Parallelization support #3

Open the-x-at opened 7 years ago

the-x-at commented 7 years ago

Support for parallel simulation computation on a multiprocessor/multicore machine would be great. Limiting the number of cores used should be an optional parameter when running simulations, ideally defaulting to a single job, as many queuing systems have their own load balancing and discourage use of multiple cores for a single job.

jorainer commented 7 years ago

parallel random sampling might be tricky but eventually there might be something in BiocParallel.

the-x-at commented 3 years ago

Five years gone and not much happened. In the meantime, fixing issue #22 splits the whole simulation into small chunks of short simulations. This would theoretically be a possibility to add parallelization. OTH, this type of running threads in parallel is not appreciated by queuing systems like SLURM, as you gain an advantage over other by using multiple cores. Unless SLURM is informed about this, it will kill the job assuming excess CPU usage.

jorainer commented 3 years ago

parallel processing with SLURM works like a marvel with:

ncores <- as.integer(Sys.getenv("SLURM_JOB_CPUS_PER_NODE", 7)) - 1L
register(MulticoreParam(ncores))

any subsequent call to bplapply will then by default use the parallel processing setup with the number of nodes assigned by SLURM. The main issue I see is with the random numbers - we would have to ensure that not the same random numbers are picked up in the parallel jobs. Anyway, since we're running FamAgg on multiple traits in one analysis, parallelizing by trait is at present my favorite approach.

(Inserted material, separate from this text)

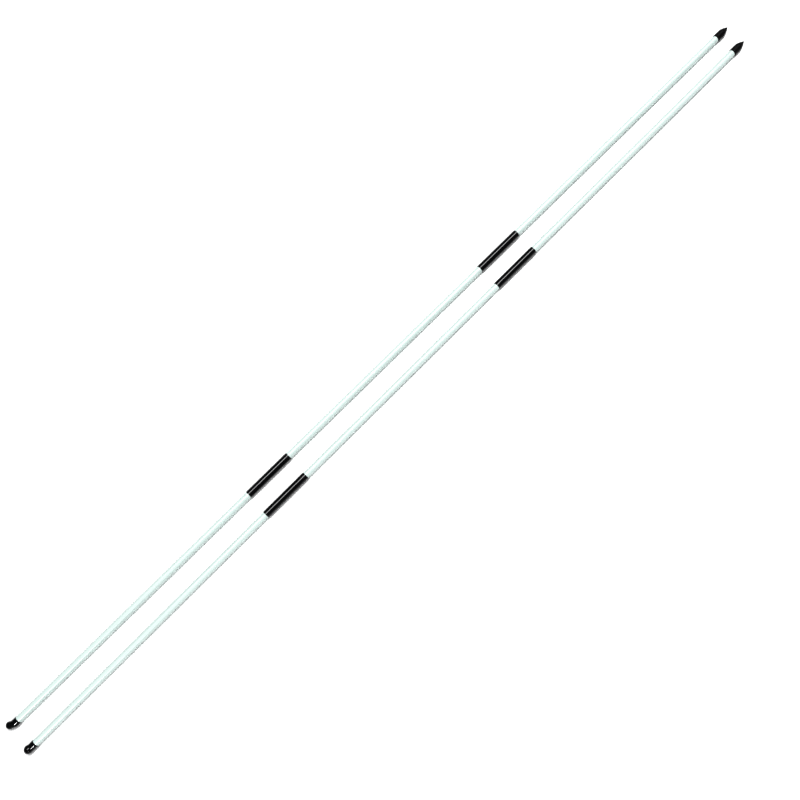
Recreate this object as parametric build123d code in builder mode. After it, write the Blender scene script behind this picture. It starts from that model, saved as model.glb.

the-x-at commented 3 years ago

Looks very simple, and it also looks like one has to supply the number of CPUs (cores/threads) used by a single process when submitting a job to SLURM via sbatch -c N, where N is the number of threads you want to use. This parameter then ends up in the environment variable SLURM_JOB_CPUS_PER_NODE. Anyway, at the moment we don't see much need for this. So the issue will remain open but no plans to tackle it.

jorainer commented 3 years ago

yep exactly, sbatch -c N is assigned the environment variable SLURM_JOB_CPUS_PER_NODE (I guess also the other variables will be available). And yes, I agree, no need to implement something at present.